Unos minutos más tarde, la sala estaba en silencio, Alberto empezaba a hablar y Olga respiraba aliviada porque Teresa no había aparecido. ¡Menos mal! Había tenido la educación o el sentido común —que Alberto parecía haber extraviado— de renunciar a la invitación.

—Señoras y señores, en nombre de los responsables del Centro Omega y en el mío propio, les doy la bienvenida al acto de inauguración. Ustedes saben que la idea de crear un centro de producción de radionúclidos emisores de positrones...

—Perdona, ¿me dejas pasar? —le susurró Teresa arrimándose a su fila de asientos.

Olga movió sus piernas hacia un lado y luego hacia el otro para dejarle espacio. Mientras pasaba casi por encima de su regazo, Olga no pudo dejar de observar la sobria elegancia del vestido color marfil de Teresa. Un vestido largo hasta debajo de las rodillas, con dos finos tirantes y un escote profundo, que ella lucía sin ninguna incomodidad. Olga maldijo sus pantalones negros.

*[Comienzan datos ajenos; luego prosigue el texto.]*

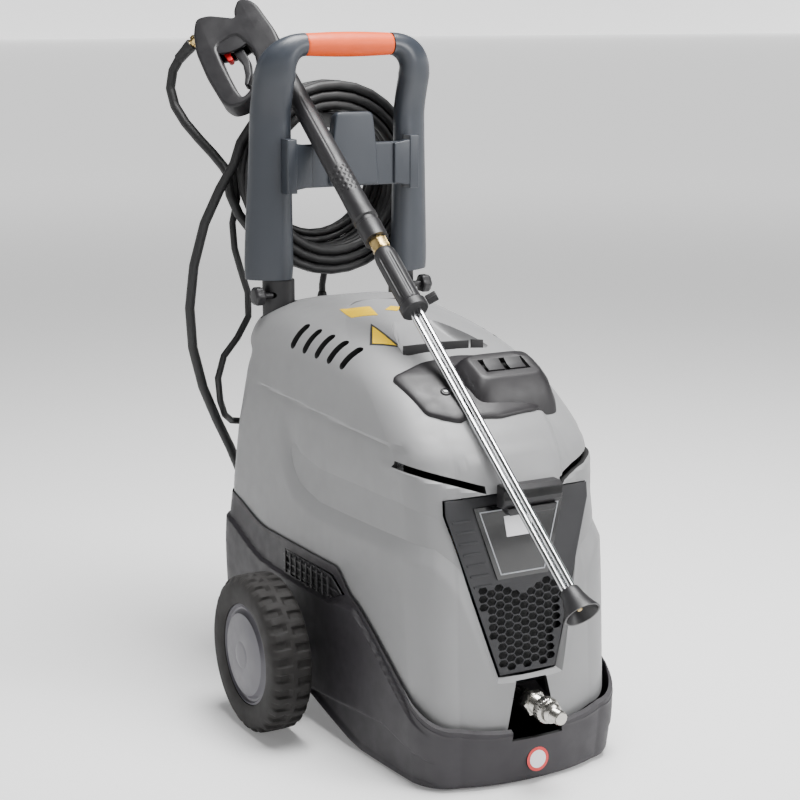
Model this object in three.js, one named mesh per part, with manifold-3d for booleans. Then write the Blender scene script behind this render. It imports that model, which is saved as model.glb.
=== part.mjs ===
// Wheeled hot-water pressure washer, millimetres, +Z up.
// The hood's front faces -Y, the machine is symmetric about X = 0 apart from its gun, lance and cords.
import * as THREE from 'three';
import { mergeVertices } from 'three/addons/utils/BufferGeometryUtils.js';
import Module from 'manifold-3d';

const wasm = await Module();
wasm.setup();

// ---------------------------------------------------------------- driving dimensions
const GAP = 0.3;                                  // clearance between touching pieces
const AXLE = { y: -8, z: 115, radius: 10, half: 262 };
const TYRE = { radius: 115, width: 64, outer: 276, rim: 74 };
const WALL = 4;                                   // moulded shell thickness
const POST = { x: 122, y: 214, foot: 624 };       // handle post at its lower end
const BAR = { y: 182, z: 976, half: 73 };
const LEG = { x: 107, y: 212, top: 623.7, bottom: 70 };
const COIL = { x: 12, y: 272, z: 768.5, mean: 129, depth: 48, wall: 46 };
const LEAD_COIL = { x: 6, y: 313, z: 779, mean: 112, depth: 23, wall: 33 };
const HOSE = 15.3;
const LEAD = 10.8;
const LANCE = {
  start: new THREE.Vector3(-71, 255, 931.5),       // a point on the lance's axis
  dir: new THREE.Vector3(32, -615, -516).normalize(),
};
LANCE.side = new THREE.Vector3(-0.8025, 0.3584, -0.477);
LANCE.side.addScaledVector(LANCE.dir, -LANCE.side.dot(LANCE.dir)).normalize();
LANCE.normal = new THREE.Vector3().crossVectors(LANCE.dir, LANCE.side);

const COLOUR = {
  hood: 0x8b8c8e, base: 0x3b3a3f, frame: 0x474b51, grip: 0xe8602c, black: 0x1b1b1d, tyre: 0x1f1c1a,
  hub: 0x5a5962, nickel: 0xa9a7a0, brass: 0xb99a4c, steel: 0xb9bcc0, red: 0xb3202a, white: 0xd8d9dc,
  tank: 0x3a3f46, iron: 0x55585c, copper: 0xa8683e, lens: 0x3f8f4a,
};

const machine = new THREE.Group();

// ---------------------------------------------------------------- helpers
const smooth = (a, b, x) => {
  const t = Math.min(1, Math.max(0, (x - a) / (b - a)));
  return t * t * (3 - 2 * t);
};

function material(colour, roughness = 0.6, metalness = 0) {
  return new THREE.MeshStandardMaterial({ color: colour, roughness, metalness });
}

function add(name, geometry, finish) {
  const mesh = new THREE.Mesh(geometry, finish);
  mesh.name = name;
  machine.add(mesh);
  return mesh;
}

// Shared vertices, position only.
function weld(geometry) {
  const bare = new THREE.BufferGeometry();
  bare.setAttribute('position', geometry.getAttribute('position').clone());
  if (geometry.getIndex()) bare.setIndex(geometry.getIndex().clone());
  const merged = mergeVertices(bare, 1e-4);
  const index = Array.from(merged.getIndex().array);
  const kept = [];
  for (let i = 0; i < index.length; i += 3) {
    const [a, b, c] = index.slice(i, i + 3);
    if (a !== b && b !== c && a !== c) kept.push(a, b, c);
  }
  merged.setIndex(kept);
  return merged;
}

function signedVolume(geometry) {
  const p = geometry.getAttribute('position');
  const index = geometry.getIndex().array;
  const a = new THREE.Vector3();
  const b = new THREE.Vector3();
  const c = new THREE.Vector3();
  let sum = 0;
  for (let i = 0; i < index.length; i += 3) {
    a.fromBufferAttribute(p, index[i]);
    b.fromBufferAttribute(p, index[i + 1]);
    c.fromBufferAttribute(p, index[i + 2]);
    sum += a.dot(b.cross(c));
  }
  return sum / 6;
}

// Closed mesh with its faces pointing out.
function outward(geometry) {
  const closed = weld(geometry);
  if (signedVolume(closed) < 0) {
    const index = closed.getIndex().array;
    for (let i = 0; i < index.length; i += 3) [index[i], index[i + 1]] = [index[i + 1], index[i]];
  }
  closed.computeVertexNormals();
  return closed;
}

function solid(geometry) {
  const closed = outward(geometry);
  const mesh = new wasm.Mesh({
    numProp: 3,
    vertProperties: new Float32Array(closed.getAttribute('position').array),
    triVerts: new Uint32Array(closed.getIndex().array),
  });
  return new wasm.Manifold(mesh);
}

function geometryOf(manifold) {
  const mesh = manifold.getMesh();
  const geometry = new THREE.BufferGeometry();
  geometry.setAttribute('position', new THREE.BufferAttribute(new Float32Array(mesh.vertProperties), 3));
  geometry.setIndex(new THREE.BufferAttribute(new Uint32Array(mesh.triVerts), 1));
  geometry.computeVertexNormals();
  return geometry;
}

function cut(geometry, ...tools) {
  return geometryOf(tools.reduce((body, tool) => body.subtract(solid(tool)), solid(geometry)));
}

function join(geometry, ...others) {
  return geometryOf(others.reduce((body, other) => body.add(solid(other)), solid(geometry)));
}

// The biggest piece of a solid that a cut left in several.
function largestOf(manifold) {
  return geometryOf(manifold.decompose().sort((a, b) => b.volume() - a.volume())[0]);
}

function box(width, depth, height, x, y, z) {
  return new THREE.BoxGeometry(width, depth, height).translate(x, y, z);
}

// Cylinder along an axis ('x', 'y' or 'z') centred on a point.
function rod(radius, length, axis, x, y, z, sides = 20) {
  const geometry = new THREE.CylinderGeometry(radius, radius, length, sides);
  if (axis === 'x') geometry.rotateZ(Math.PI / 2);
  if (axis === 'z') geometry.rotateX(Math.PI / 2);
  return geometry.translate(x, y, z);
}

// Turned part: profile of [radius, height] pairs, spun about an axis.
function turned(profile, axis, x, y, z, sides = 24) {
  const points = profile.map(([r, h]) => new THREE.Vector2(r, h));
  const geometry = new THREE.LatheGeometry(points, sides);
  if (axis === 'x') geometry.rotateZ(-Math.PI / 2);
  if (axis === 'z') geometry.rotateX(Math.PI / 2);
  return geometry.translate(x, y, z);
}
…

Teresa se sentó a su lado concentrada en las palabras de Alberto. Olga sólo podía prestarle atención a un pensamiento obsesivo: ¿qué estaba haciendo Teresa allí?; ¿en calidad de qué estaba invitada al acto? Cuando, por fin, volvió a prestar atención a su marido, se enteró: les habían concedido la ayuda solicitada para el estudio de situaciones de rechazo en prótesis, evaluando los resultados con tomografías de emisores de positrones y utilizando el fluoro-desoxi-glucosa como radiofármaco. ¡Menuda excusa tan buena habían hallado los dos!

 

 

Se sentía contenta. Más que contenta, feliz, por haber sido capaz. Tan feliz que procuraba no pensar en lo que le esperaba en el futuro inmediato, en el mal rato que iba a pasar. Se sentía satisfecha de ella misma. Bien hecho, Monegal, así me gusta; que hayas tenido valor. En realidad, había sido más sencillo de lo que ella hubiera anticipado. Sólo había tenido que recuperar el espíritu juguetón que la poseyó cuando determinó con obstinación agasajarse con su baño klimtiano. Ella, que siempre había abominado de ese yo oscuro, imprevisible, domesticado a base de voluntad, se descubría invocándolo deliberadamente, y encantada de hacerlo. ¿No había dicho Susana que «audacibus fortuna iuvat»? Pues, claro... No iba a dejarlo para cuando fuera vieja —y ya no quedaba tanto—; era ahora o nunca. Suspiró satisfecha. Había sido ahora, porque ella así lo había decidido. ¡Cambio de imagen! Había pasado por una tienda de ropa y una zapatería y se había comprado un conjunto que, tan sólo diez días antes, no se hubiera atrevido a utilizar. Una vez en casa, aún cargada con las bolsas, había llamado a Susana para preguntarle cómo pensaba ir vestida.